After two months in Teheran (“God, the people here!” by whom she meant not the Persians but the diplomats and their wives), she embarked with Harold and two friends on an arduous crossing of the Bakhtiari mountains to the Persian Gulf, the subject of her second book of Persian travels, Twelve Days. At the same time Virginia and Leonard were in Italy, loving it so much (“We found wild cyclamen and marble lapped by the water”) that they thought of taking a villa in Rome’s campagna. Vita and Virginia reunited in May, exhilarated by work and travel. Each was buoyed up by success. The Land won the Hawthornden Prize, and To the Lighthouse, the Femina Prize, England’s two most prestigious literary awards. The reviews of Virginia’s book were favorable but cautious, as if the critics felt themselves to be on trial as much as the author Arnold Bennett acknowledged that it was “an improvement” on Mrs. Dalloway, but he was still disconcerted by her fragmentary style, as was Aldous Huxley, who wrote that she had lost touch with the real world. Edwin Muir wrote of “Time Passes,” “For imagination and beauty of writing it is probably not surpassed in contemporary prose.” But the verdict that Virginia most anxiously awaited was Vanessa’s. The book was written in recollection of their childhood holidays in Cornwall. Mr. Ramsay was a portrait of Leslie Stephen, Mrs. Ramsay of their mother, and “James” of their brother Adrian. The lighthouse was not in the Hebrides as she pretended, but at Godrevy, across the bay from St. Ives. She need not have worried. Vanessa wrote her a long letter of gratitude. “You have given a portrait of mother which is more like her to me than anything I could have conceived of as possible. It is almost painful to have her so raised from the dead.” The book sold well in England and America, and with the profits, the Woolfs bought their first car, a secondhand Singer, which Virginia never learned to drive.
Vita’s return from the Bakhtiari was followed by two overnight expeditions.
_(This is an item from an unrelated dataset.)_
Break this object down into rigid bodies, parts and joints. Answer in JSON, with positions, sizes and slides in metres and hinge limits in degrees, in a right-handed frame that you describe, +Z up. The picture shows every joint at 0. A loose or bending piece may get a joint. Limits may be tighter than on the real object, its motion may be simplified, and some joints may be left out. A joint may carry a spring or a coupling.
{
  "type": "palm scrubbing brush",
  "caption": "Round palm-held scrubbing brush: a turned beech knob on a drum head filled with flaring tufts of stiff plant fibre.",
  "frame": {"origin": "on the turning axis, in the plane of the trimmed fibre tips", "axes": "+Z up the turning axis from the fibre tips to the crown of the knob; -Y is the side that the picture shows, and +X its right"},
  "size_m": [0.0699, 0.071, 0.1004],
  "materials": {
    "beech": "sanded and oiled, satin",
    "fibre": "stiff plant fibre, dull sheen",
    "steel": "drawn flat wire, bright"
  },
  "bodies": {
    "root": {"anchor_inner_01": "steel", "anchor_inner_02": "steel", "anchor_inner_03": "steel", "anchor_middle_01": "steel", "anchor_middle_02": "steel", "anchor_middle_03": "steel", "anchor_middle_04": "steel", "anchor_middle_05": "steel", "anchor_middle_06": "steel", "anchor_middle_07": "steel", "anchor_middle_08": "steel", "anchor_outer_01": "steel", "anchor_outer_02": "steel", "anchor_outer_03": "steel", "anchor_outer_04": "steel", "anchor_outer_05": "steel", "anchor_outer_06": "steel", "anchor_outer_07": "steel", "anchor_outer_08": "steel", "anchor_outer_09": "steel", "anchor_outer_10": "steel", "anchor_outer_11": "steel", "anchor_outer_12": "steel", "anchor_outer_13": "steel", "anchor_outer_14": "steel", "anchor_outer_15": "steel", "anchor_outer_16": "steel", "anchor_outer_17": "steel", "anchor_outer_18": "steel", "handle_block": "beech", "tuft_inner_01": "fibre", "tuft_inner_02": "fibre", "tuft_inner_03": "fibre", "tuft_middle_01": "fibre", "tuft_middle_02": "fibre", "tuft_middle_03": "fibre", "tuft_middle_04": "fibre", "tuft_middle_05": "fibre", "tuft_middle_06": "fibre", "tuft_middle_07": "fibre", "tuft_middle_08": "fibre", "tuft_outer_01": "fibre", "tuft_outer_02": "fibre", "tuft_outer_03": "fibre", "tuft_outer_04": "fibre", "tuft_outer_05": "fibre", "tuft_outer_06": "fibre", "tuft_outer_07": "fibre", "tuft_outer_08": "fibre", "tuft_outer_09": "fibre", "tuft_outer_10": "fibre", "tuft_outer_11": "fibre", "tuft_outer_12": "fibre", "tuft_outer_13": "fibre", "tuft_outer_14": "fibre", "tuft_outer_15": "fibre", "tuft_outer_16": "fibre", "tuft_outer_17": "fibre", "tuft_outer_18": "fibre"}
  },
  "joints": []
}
She went to Oxford to hear Virginia lecture to undergraduates on poetry and fiction, and on June 28-29, 1927, with Harold, Leonard, Quentin and Edward Sackville-West, they took the night train to Yorkshire to view the total eclipse of the sun in a cloudy dawn. I have photographs of the occasion. The party looks dismally cold and unbreakfasted. Virginia wrote in her diary, “Then it was all over till 1999.” It was startling to find her reaching so far into the future to nominate the very year (in fact the actual day, August 11, 1999, on which I was writing these lines) when to English observers the sun would next be extinguished by the moon. She recalled the whole episode in the final pages of The Waves.